# What is asked:
Take the material and output all of it exactly.

-- Start --

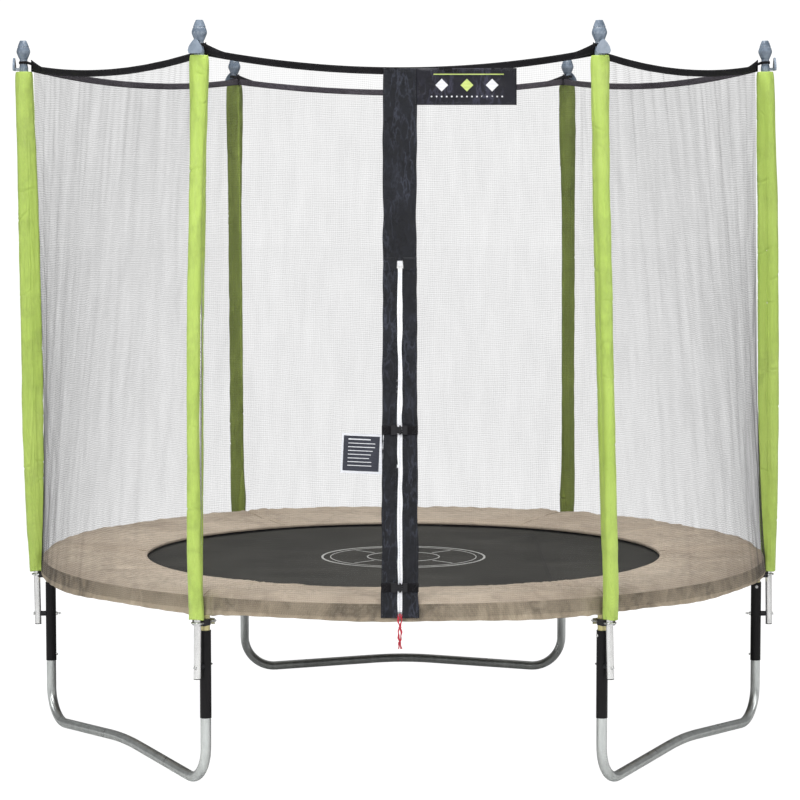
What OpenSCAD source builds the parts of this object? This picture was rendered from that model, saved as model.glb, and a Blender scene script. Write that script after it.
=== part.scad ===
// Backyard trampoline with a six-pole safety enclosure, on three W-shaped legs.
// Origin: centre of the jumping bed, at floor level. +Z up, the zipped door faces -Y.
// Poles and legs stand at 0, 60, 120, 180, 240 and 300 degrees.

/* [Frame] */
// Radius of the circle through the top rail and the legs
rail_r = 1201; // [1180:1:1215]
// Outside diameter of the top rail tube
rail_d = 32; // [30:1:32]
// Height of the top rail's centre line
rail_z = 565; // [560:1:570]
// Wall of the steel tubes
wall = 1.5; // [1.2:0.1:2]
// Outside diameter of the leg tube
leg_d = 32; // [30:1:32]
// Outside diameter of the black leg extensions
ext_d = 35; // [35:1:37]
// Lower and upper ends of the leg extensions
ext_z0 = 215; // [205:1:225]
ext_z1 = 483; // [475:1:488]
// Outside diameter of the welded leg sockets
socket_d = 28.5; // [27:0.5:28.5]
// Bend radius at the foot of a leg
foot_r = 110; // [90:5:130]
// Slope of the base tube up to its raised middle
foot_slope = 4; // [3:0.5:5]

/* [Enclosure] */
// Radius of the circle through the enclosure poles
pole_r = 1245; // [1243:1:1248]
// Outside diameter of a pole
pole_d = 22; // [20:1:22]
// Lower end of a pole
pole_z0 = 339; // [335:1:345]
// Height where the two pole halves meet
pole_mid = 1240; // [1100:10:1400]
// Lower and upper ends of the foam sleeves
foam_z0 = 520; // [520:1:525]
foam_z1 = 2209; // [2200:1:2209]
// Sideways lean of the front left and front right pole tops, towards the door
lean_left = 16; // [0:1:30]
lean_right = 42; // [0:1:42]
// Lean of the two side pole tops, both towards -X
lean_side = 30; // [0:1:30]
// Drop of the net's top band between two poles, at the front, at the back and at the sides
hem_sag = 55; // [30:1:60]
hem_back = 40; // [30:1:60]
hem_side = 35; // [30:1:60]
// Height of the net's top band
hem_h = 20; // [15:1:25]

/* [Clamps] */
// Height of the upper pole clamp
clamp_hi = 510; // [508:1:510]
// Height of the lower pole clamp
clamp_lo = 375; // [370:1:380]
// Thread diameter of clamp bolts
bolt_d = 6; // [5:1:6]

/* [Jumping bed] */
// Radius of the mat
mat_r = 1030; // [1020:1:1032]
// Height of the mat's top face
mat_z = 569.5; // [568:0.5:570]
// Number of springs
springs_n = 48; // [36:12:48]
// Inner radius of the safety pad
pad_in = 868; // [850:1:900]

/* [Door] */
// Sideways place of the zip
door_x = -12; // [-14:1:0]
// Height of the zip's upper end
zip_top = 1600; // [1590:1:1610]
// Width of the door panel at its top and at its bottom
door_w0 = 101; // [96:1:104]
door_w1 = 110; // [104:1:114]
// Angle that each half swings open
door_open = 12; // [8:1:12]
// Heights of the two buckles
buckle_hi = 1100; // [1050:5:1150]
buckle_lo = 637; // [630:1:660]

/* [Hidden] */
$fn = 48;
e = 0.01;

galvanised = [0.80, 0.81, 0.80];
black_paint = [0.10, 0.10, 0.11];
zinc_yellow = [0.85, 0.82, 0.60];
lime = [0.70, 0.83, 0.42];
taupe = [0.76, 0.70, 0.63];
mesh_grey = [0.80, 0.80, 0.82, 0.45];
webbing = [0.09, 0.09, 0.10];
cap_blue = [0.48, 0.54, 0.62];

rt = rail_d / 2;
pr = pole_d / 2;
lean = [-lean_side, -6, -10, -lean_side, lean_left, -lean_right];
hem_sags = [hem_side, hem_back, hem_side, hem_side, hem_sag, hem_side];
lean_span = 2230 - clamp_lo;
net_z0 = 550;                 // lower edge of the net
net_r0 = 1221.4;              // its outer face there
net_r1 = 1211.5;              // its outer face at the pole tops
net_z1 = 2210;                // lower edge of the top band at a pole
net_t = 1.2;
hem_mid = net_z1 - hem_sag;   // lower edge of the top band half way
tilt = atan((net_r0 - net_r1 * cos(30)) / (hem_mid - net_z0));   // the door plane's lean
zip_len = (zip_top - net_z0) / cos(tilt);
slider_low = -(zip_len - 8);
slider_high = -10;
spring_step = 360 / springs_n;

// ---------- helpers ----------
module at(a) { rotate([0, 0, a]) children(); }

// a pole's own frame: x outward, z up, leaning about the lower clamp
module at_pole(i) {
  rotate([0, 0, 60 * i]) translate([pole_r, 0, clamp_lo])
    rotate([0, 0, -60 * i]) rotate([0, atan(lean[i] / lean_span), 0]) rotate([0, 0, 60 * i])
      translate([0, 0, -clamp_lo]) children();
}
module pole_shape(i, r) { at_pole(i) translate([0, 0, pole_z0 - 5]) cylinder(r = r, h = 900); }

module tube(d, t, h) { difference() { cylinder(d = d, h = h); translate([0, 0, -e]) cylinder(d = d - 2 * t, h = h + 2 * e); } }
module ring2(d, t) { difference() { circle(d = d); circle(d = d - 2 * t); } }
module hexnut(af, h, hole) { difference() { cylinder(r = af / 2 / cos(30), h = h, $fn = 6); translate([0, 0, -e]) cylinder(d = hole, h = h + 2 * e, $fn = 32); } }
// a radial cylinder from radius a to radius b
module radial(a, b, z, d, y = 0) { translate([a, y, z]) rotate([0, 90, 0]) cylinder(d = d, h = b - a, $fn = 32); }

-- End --

# Completed exercise:
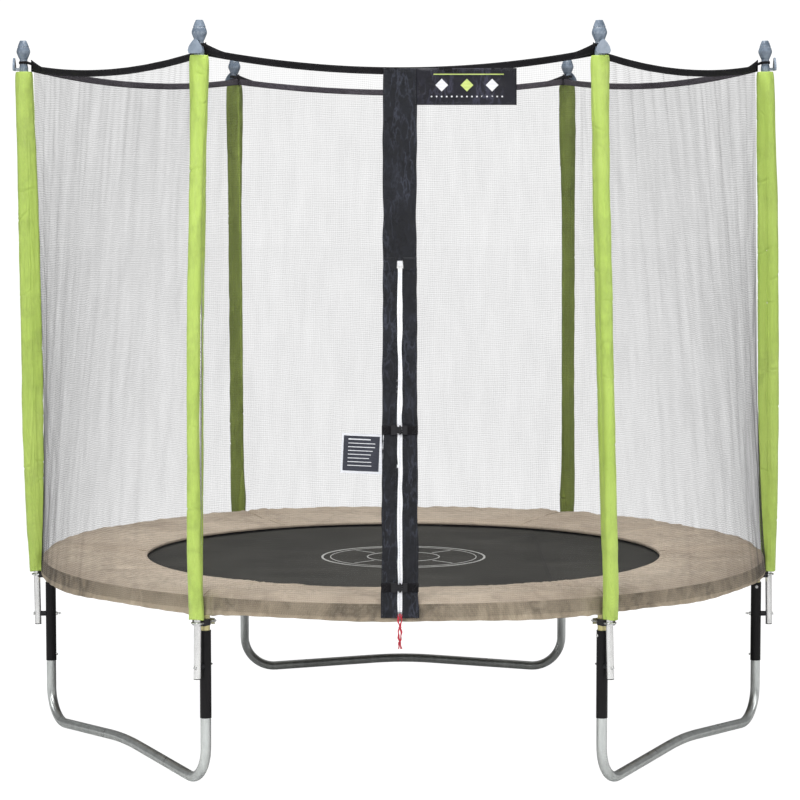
What OpenSCAD source builds the parts of this object? This picture was rendered from that model, saved as model.glb, and a Blender scene script. Write that script after it.
=== part.scad ===
// Backyard trampoline with a six-pole safety enclosure, on three W-shaped legs.
// Origin: centre of the jumping bed, at floor level. +Z up, the zipped door faces -Y.
// Poles and legs stand at 0, 60, 120, 180, 240 and 300 degrees.

/* [Frame] */
// Radius of the circle through the top rail and the legs
rail_r = 1201; // [1180:1:1215]
// Outside diameter of the top rail tube
rail_d = 32; // [30:1:32]
// Height of the top rail's centre line
rail_z = 565; // [560:1:570]
// Wall of the steel tubes
wall = 1.5; // [1.2:0.1:2]
// Outside diameter of the leg tube
leg_d = 32; // [30:1:32]
// Outside diameter of the black leg extensions
ext_d = 35; // [35:1:37]
// Lower and upper ends of the leg extensions
ext_z0 = 215; // [205:1:225]
ext_z1 = 483; // [475:1:488]
// Outside diameter of the welded leg sockets
socket_d = 28.5; // [27:0.5:28.5]
// Bend radius at the foot of a leg
foot_r = 110; // [90:5:130]
// Slope of the base tube up to its raised middle
foot_slope = 4; // [3:0.5:5]

/* [Enclosure] */
// Radius of the circle through the enclosure poles
pole_r = 1245; // [1243:1:1248]
// Outside diameter of a pole
pole_d = 22; // [20:1:22]
// Lower end of a pole
pole_z0 = 339; // [335:1:345]
// Height where the two pole halves meet
pole_mid = 1240; // [1100:10:1400]
// Lower and upper ends of the foam sleeves
foam_z0 = 520; // [520:1:525]
foam_z1 = 2209; // [2200:1:2209]
// Sideways lean of the front left and front right pole tops, towards the door
lean_left = 16; // [0:1:30]
lean_right = 42; // [0:1:42]
// Lean of the two side pole tops, both towards -X
lean_side = 30; // [0:1:30]
// Drop of the net's top band between two poles, at the front, at the back and at the sides
hem_sag = 55; // [30:1:60]
hem_back = 40; // [30:1:60]
hem_side = 35; // [30:1:60]
// Height of the net's top band
hem_h = 20; // [15:1:25]

/* [Clamps] */
// Height of the upper pole clamp
clamp_hi = 510; // [508:1:510]
// Height of the lower pole clamp
clamp_lo = 375; // [370:1:380]
// Thread diameter of clamp bolts
bolt_d = 6; // [5:1:6]

/* [Jumping bed] */
// Radius of the mat
mat_r = 1030; // [1020:1:1032]
// Height of the mat's top face
mat_z = 569.5; // [568:0.5:570]
// Number of springs
springs_n = 48; // [36:12:48]
// Inner radius of the safety pad
pad_in = 868; // [850:1:900]

/* [Door] */
// Sideways place of the zip
door_x = -12; // [-14:1:0]
// Height of the zip's upper end
zip_top = 1600; // [1590:1:1610]
// Width of the door panel at its top and at its bottom
door_w0 = 101; // [96:1:104]
door_w1 = 110; // [104:1:114]
// Angle that each half swings open
door_open = 12; // [8:1:12]
// Heights of the two buckles
buckle_hi = 1100; // [1050:5:1150]
buckle_lo = 637; // [630:1:660]

/* [Hidden] */
$fn = 48;
e = 0.01;

galvanised = [0.80, 0.81, 0.80];
black_paint = [0.10, 0.10, 0.11];
zinc_yellow = [0.85, 0.82, 0.60];
lime = [0.70, 0.83, 0.42];
taupe = [0.76, 0.70, 0.63];
mesh_grey = [0.80, 0.80, 0.82, 0.45];
webbing = [0.09, 0.09, 0.10];
cap_blue = [0.48, 0.54, 0.62];

rt = rail_d / 2;
pr = pole_d / 2;
lean = [-lean_side, -6, -10, -lean_side, lean_left, -lean_right];
hem_sags = [hem_side, hem_back, hem_side, hem_side, hem_sag, hem_side];
lean_span = 2230 - clamp_lo;
net_z0 = 550;                 // lower edge of the net
net_r0 = 1221.4;              // its outer face there
net_r1 = 1211.5;              // its outer face at the pole tops
net_z1 = 2210;                // lower edge of the top band at a pole
net_t = 1.2;
hem_mid = net_z1 - hem_sag;   // lower edge of the top band half way
tilt = atan((net_r0 - net_r1 * cos(30)) / (hem_mid - net_z0));   // the door plane's lean
zip_len = (zip_top - net_z0) / cos(tilt);
slider_low = -(zip_len - 8);
slider_high = -10;
spring_step = 360 / springs_n;

// ---------- helpers ----------
module at(a) { rotate([0, 0, a]) children(); }

// a pole's own frame: x outward, z up, leaning about the lower clamp
module at_pole(i) {
  rotate([0, 0, 60 * i]) translate([pole_r, 0, clamp_lo])
    rotate([0, 0, -60 * i]) rotate([0, atan(lean[i] / lean_span), 0]) rotate([0, 0, 60 * i])
      translate([0, 0, -clamp_lo]) children();
}
module pole_shape(i, r) { at_pole(i) translate([0, 0, pole_z0 - 5]) cylinder(r = r, h = 900); }

module tube(d, t, h) { difference() { cylinder(d = d, h = h); translate([0, 0, -e]) cylinder(d = d - 2 * t, h = h + 2 * e); } }
module ring2(d, t) { difference() { circle(d = d); circle(d = d - 2 * t); } }
module hexnut(af, h, hole) { difference() { cylinder(r = af / 2 / cos(30), h = h, $fn = 6); translate([0, 0, -e]) cylinder(d = hole, h = h + 2 * e, $fn = 32); } }
// a radial cylinder from radius a to radius b
module radial(a, b, z, d, y = 0) { translate([a, y, z]) rotate([0, 90, 0]) cylinder(d = d, h = b - a, $fn = 32); }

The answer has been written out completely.